Bea, 88, has travelled a million miles on the QE2.
And she has no intention of leaving the sea. She is deciding whether to move to the Queen Mary 2 or the new Queen Victoria.
She says: "It's hard to know what to do - I have to have a home and I'm not going back to housekeeping, I can tell you!"
Bea became the QE2's only permanent resident after her husband died during a world cruise.
She says: "Robert died in April 1999 on the ship - it was his choice - and my son said, ‘Mother, you and dad have done five world cruises, why don't you stay there?'
"In the next ten months I sold practically everything I owned - houses, cars, junk - and came to live on the QE2 in March 2000."
Her cabin - number 4062 - is an inside twin. One of the beds has been removed, and replaced with a desk and chairs.
It costs her £40,000 a year. "That includes absolutely everything, all the travel, everything," she says.
"Compared to living in a senior citizens' residence on the Atlantic coast of America this ship has been value for money.
"I live in one of the least expensive cabins, I eat in the Mauretania - not the Grills which go with the top-dollar cabins - and even there they will get you almost anything you want.

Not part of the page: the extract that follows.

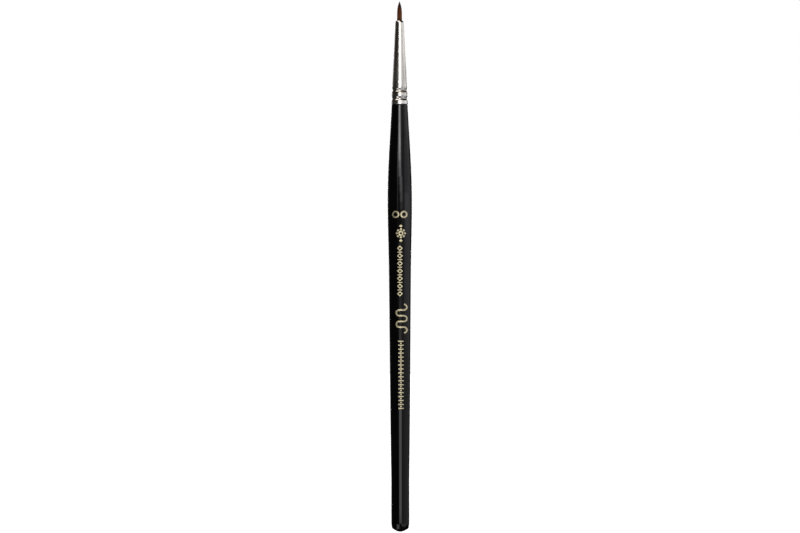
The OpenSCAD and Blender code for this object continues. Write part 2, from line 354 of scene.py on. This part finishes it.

"Someone once asked for rattlesnake for dinner. They couldn't find one of those, so they gave him an eel!
"I have enough money to keep doing this for a few more years, and my sons are very successful - so if I do run out of money, they'll pay to keep me here and out of their hair."
"It's been quite a wonderful life, and this is the right time of my life to do this."
Bea spends only a few weeks ashore every year.
She says: "I have a little outhouse - a pied a terre - at my son Alan's place in New Jersey so when they put me off the ship, either for dry-dock or bad behaviour or whatever, I have someplace to go.
"I have kept a house that I owned in Myrtle Beach, South Carolina, just in case I don't stay here for ever.
"But I'd rather stay here for ever. In this ship.